Recién llega uno -en su multiplicidad corporal y cultural- a un lugar donde todo le es diferente y familiarmente ajeno, donde los objetos, sonidos, colores y olores, son una experiencia emotiva que impacta y abruma de forma casi ininteligible. Al paso, se va descubriendo que no todo es extraño y que la tranquilidad, llega en la medida en que lo humano se hace presente.
Todo a través de la necesidad de comunicar lo otro con el otro, lo que está apropiado culturalmente y desapropiado por significado, busca encontrarse en los sentidos, cuando estos se liberan del paroxismo. Así, el reposo ni siquiera se vislumbra en la incesante experiencia vivencial, que atosiga en espera del descubrimiento y la confirmación de que no todo es ajeno.
Los espacios no significan igual, aun cuando la utilidad es extensiva. El locus le acontece un universo de objetos que representan una multiplicidad de significados, pero que se extiende como un espacio absoluto. Todo se arremolina, es avallasante el mundo de los objetos, el mundo de la vida humana, luego se disipa para significar otra sensación, otra emoción. En el sosiego se encuentra el espacio relativo, que justamente aparece cuando todo cobra sentido.
Luego las figuras retóricas del lenguaje que acompañan el desconcierto primero, y la resignificación después, son el síntoma de una necesaria relocalización, porque en el fondo cuando se quiere pertenecer, se busca la atadura que liga con la memoria, con el pasado-presente simultáneo y simbólico.
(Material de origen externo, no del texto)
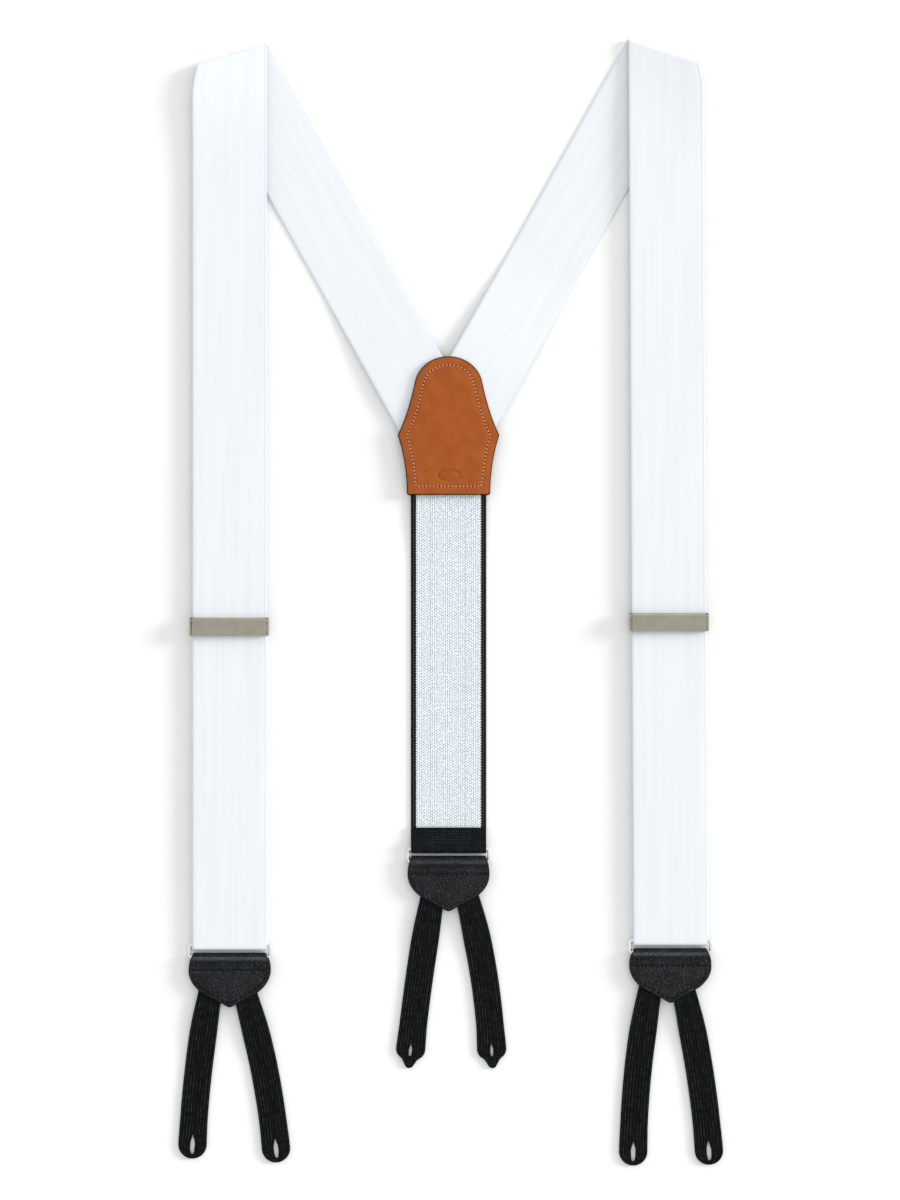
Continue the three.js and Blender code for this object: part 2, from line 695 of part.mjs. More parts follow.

Las entrelineas de este texto plantean un ejercicio catártico de aproximación con lo velado, para lograr -quizá- des-velar los tejidos sensibles de la experiencia dialógica de la interculturalidad.
Así en estos diálogos perceptivos y perceptibles, se configura la experiencia vivencial de aquello que nos vincula con el otro, para convertirse en el nos-otros.